┌──

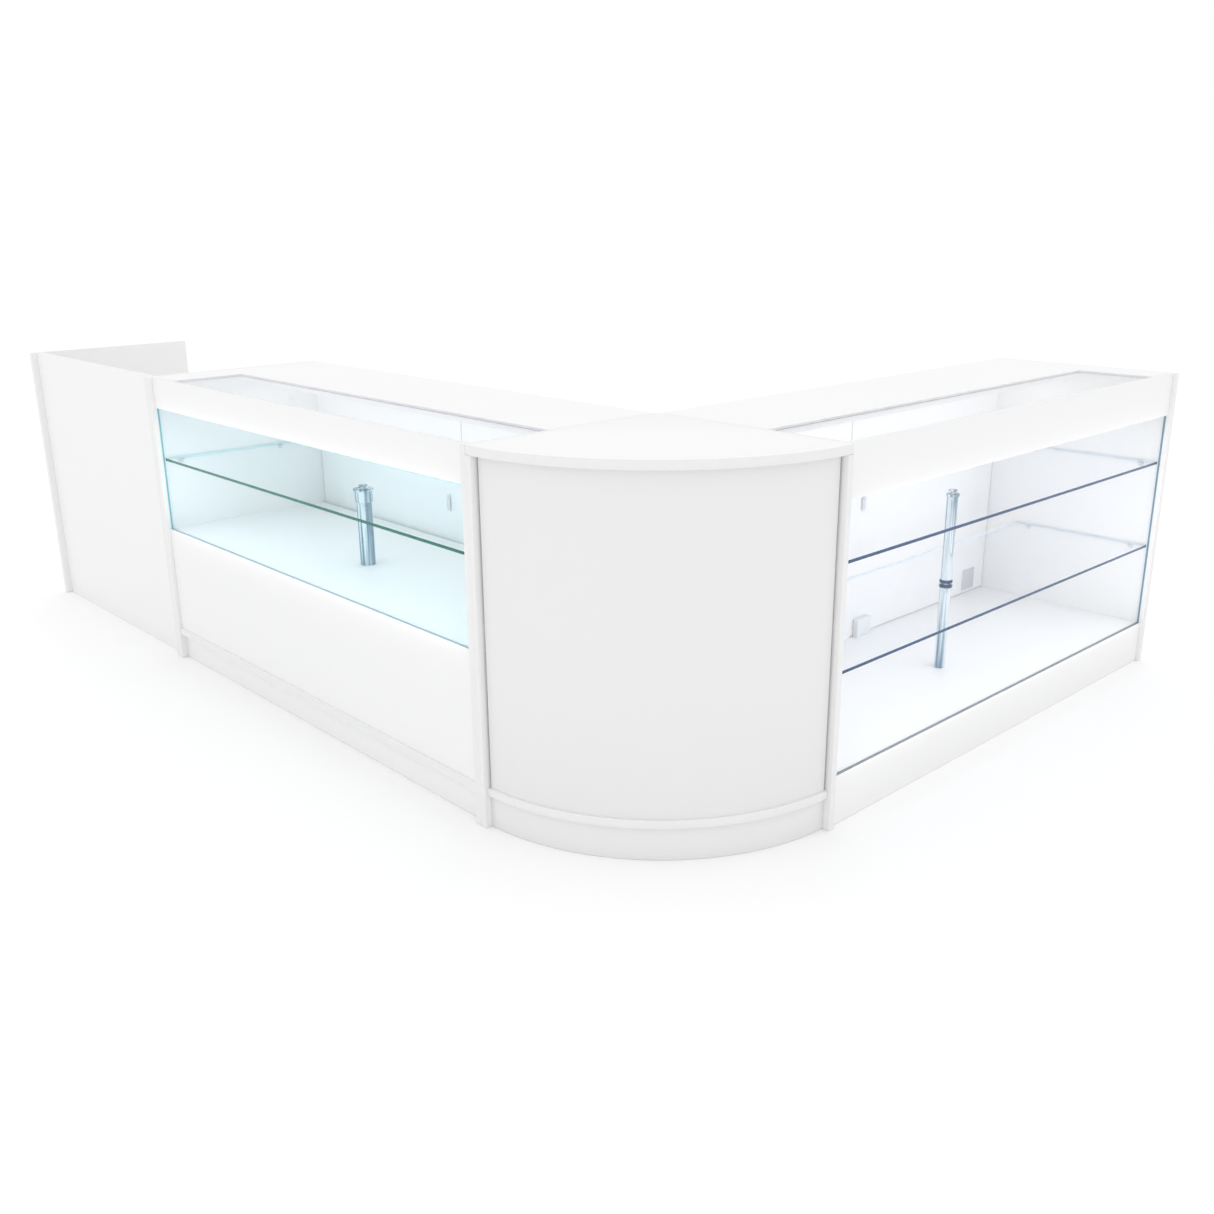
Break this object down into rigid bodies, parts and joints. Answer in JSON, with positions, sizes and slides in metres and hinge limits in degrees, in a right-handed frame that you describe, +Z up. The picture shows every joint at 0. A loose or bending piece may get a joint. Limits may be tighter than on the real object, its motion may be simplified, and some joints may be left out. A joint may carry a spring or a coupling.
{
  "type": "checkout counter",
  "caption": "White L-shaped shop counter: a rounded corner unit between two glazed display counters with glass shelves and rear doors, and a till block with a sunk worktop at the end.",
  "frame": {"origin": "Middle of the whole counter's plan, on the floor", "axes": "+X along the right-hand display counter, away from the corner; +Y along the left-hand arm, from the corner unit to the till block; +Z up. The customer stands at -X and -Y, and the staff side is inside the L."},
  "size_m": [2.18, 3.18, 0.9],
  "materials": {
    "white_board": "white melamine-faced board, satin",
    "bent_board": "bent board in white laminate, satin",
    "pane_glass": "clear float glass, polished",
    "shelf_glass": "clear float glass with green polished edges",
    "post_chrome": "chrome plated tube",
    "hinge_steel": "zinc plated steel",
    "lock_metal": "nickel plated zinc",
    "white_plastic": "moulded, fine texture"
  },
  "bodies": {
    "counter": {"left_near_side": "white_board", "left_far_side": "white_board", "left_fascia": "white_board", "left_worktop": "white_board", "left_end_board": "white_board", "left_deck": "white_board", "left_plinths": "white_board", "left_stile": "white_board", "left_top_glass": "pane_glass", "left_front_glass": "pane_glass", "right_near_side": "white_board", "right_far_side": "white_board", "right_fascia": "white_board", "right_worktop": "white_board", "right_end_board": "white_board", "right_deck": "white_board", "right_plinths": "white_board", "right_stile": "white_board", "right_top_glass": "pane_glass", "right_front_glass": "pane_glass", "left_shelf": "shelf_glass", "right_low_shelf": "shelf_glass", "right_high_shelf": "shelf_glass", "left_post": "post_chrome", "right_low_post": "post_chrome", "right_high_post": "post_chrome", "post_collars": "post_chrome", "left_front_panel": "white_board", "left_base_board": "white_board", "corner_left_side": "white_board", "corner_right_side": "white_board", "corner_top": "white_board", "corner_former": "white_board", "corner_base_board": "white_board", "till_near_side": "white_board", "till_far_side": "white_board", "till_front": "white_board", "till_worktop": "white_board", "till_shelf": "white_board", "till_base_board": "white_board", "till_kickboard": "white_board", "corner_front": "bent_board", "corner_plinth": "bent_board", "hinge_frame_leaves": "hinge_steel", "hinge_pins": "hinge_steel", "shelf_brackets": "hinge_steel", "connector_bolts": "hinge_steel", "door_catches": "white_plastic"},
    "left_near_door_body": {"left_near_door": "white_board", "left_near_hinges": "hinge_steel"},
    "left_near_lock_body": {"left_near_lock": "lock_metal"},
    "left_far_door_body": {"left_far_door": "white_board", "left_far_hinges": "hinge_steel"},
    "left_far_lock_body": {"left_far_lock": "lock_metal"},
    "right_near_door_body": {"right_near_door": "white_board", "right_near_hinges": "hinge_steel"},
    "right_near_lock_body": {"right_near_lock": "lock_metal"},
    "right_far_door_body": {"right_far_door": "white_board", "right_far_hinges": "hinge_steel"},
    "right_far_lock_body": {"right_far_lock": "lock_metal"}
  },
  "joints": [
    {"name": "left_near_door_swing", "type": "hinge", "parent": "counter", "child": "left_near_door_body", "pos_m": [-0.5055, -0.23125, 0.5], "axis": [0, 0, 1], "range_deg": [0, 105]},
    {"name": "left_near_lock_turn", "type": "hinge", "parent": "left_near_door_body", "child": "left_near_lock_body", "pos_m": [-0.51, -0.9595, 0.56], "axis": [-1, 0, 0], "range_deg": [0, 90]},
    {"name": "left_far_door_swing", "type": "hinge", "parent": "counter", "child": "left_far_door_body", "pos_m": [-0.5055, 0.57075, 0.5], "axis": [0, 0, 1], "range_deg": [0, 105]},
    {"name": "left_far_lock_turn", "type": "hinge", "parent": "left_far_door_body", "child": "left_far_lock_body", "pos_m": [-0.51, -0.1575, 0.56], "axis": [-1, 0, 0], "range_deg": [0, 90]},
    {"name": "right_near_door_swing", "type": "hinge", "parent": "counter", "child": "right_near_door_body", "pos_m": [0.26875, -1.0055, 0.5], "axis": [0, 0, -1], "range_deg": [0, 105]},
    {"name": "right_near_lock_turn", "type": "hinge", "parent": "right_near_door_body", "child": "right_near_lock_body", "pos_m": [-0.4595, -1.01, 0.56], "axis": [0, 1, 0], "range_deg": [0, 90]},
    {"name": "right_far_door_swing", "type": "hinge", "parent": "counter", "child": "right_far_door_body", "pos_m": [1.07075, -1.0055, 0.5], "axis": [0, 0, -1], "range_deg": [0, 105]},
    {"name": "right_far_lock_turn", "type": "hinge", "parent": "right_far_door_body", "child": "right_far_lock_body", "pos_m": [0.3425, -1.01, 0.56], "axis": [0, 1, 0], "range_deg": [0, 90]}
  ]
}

└──

Copy all the lines, exactly.

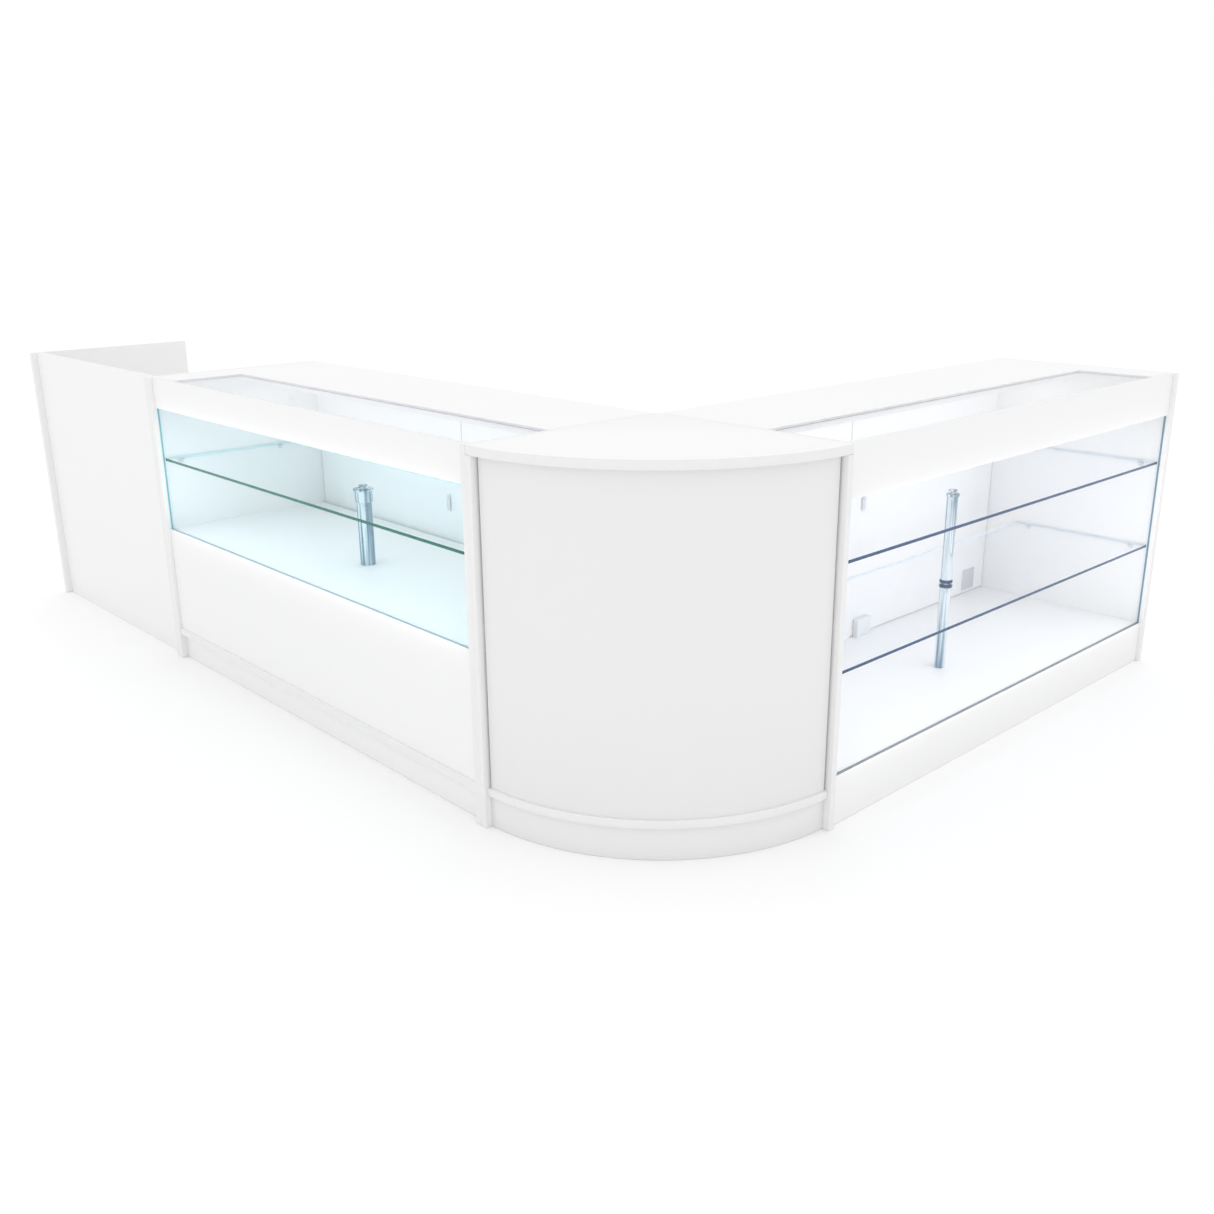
Break this object down into rigid bodies, parts and joints. Answer in JSON, with positions, sizes and slides in metres and hinge limits in degrees, in a right-handed frame that you describe, +Z up. The picture shows every joint at 0. A loose or bending piece may get a joint. Limits may be tighter than on the real object, its motion may be simplified, and some joints may be left out. A joint may carry a spring or a coupling.
{
  "type": "checkout counter",
  "caption": "White L-shaped shop counter: a rounded corner unit between two glazed display counters with glass shelves and rear doors, and a till block with a sunk worktop at the end.",
  "frame": {"origin": "Middle of the whole counter's plan, on the floor", "axes": "+X along the right-hand display counter, away from the corner; +Y along the left-hand arm, from the corner unit to the till block; +Z up. The customer stands at -X and -Y, and the staff side is inside the L."},
  "size_m": [2.18, 3.18, 0.9],
  "materials": {
    "white_board": "white melamine-faced board, satin",
    "bent_board": "bent board in white laminate, satin",
    "pane_glass": "clear float glass, polished",
    "shelf_glass": "clear float glass with green polished edges",
    "post_chrome": "chrome plated tube",
    "hinge_steel": "zinc plated steel",
    "lock_metal": "nickel plated zinc",
    "white_plastic": "moulded, fine texture"
  },
  "bodies": {
    "counter": {"left_near_side": "white_board", "left_far_side": "white_board", "left_fascia": "white_board", "left_worktop": "white_board", "left_end_board": "white_board", "left_deck": "white_board", "left_plinths": "white_board", "left_stile": "white_board", "left_top_glass": "pane_glass", "left_front_glass": "pane_glass", "right_near_side": "white_board", "right_far_side": "white_board", "right_fascia": "white_board", "right_worktop": "white_board", "right_end_board": "white_board", "right_deck": "white_board", "right_plinths": "white_board", "right_stile": "white_board", "right_top_glass": "pane_glass", "right_front_glass": "pane_glass", "left_shelf": "shelf_glass", "right_low_shelf": "shelf_glass", "right_high_shelf": "shelf_glass", "left_post": "post_chrome", "right_low_post": "post_chrome", "right_high_post": "post_chrome", "post_collars": "post_chrome", "left_front_panel": "white_board", "left_base_board": "white_board", "corner_left_side": "white_board", "corner_right_side": "white_board", "corner_top": "white_board", "corner_former": "white_board", "corner_base_board": "white_board", "till_near_side": "white_board", "till_far_side": "white_board", "till_front": "white_board", "till_worktop": "white_board", "till_shelf": "white_board", "till_base_board": "white_board", "till_kickboard": "white_board", "corner_front": "bent_board", "corner_plinth": "bent_board", "hinge_frame_leaves": "hinge_steel", "hinge_pins": "hinge_steel", "shelf_brackets": "hinge_steel", "connector_bolts": "hinge_steel", "door_catches": "white_plastic"},
    "left_near_door_body": {"left_near_door": "white_board", "left_near_hinges": "hinge_steel"},
    "left_near_lock_body": {"left_near_lock": "lock_metal"},
    "left_far_door_body": {"left_far_door": "white_board", "left_far_hinges": "hinge_steel"},
    "left_far_lock_body": {"left_far_lock": "lock_metal"},
    "right_near_door_body": {"right_near_door": "white_board", "right_near_hinges": "hinge_steel"},
    "right_near_lock_body": {"right_near_lock": "lock_metal"},
    "right_far_door_body": {"right_far_door": "white_board", "right_far_hinges": "hinge_steel"},
    "right_far_lock_body": {"right_far_lock": "lock_metal"}
  },
  "joints": [
    {"name": "left_near_door_swing", "type": "hinge", "parent": "counter", "child": "left_near_door_body", "pos_m": [-0.5055, -0.23125, 0.5], "axis": [0, 0, 1], "range_deg": [0, 105]},
    {"name": "left_near_lock_turn", "type": "hinge", "parent": "left_near_door_body", "child": "left_near_lock_body", "pos_m": [-0.51, -0.9595, 0.56], "axis": [-1, 0, 0], "range_deg": [0, 90]},
    {"name": "left_far_door_swing", "type": "hinge", "parent": "counter", "child": "left_far_door_body", "pos_m": [-0.5055, 0.57075, 0.5], "axis": [0, 0, 1], "range_deg": [0, 105]},
    {"name": "left_far_lock_turn", "type": "hinge", "parent": "left_far_door_body", "child": "left_far_lock_body", "pos_m": [-0.51, -0.1575, 0.56], "axis": [-1, 0, 0], "range_deg": [0, 90]},
    {"name": "right_near_door_swing", "type": "hinge", "parent": "counter", "child": "right_near_door_body", "pos_m": [0.26875, -1.0055, 0.5], "axis": [0, 0, -1], "range_deg": [0, 105]},
    {"name": "right_near_lock_turn", "type": "hinge", "parent": "right_near_door_body", "child": "right_near_lock_body", "pos_m": [-0.4595, -1.01, 0.56], "axis": [0, 1, 0], "range_deg": [0, 90]},
    {"name": "right_far_door_swing", "type": "hinge", "parent": "counter", "child": "right_far_door_body", "pos_m": [1.07075, -1.0055, 0.5], "axis": [0, 0, -1], "range_deg": [0, 105]},
    {"name": "right_far_lock_turn", "type": "hinge", "parent": "right_far_door_body", "child": "right_far_lock_body", "pos_m": [0.3425, -1.01, 0.56], "axis": [0, 1, 0], "range_deg": [0, 90]}
  ]
}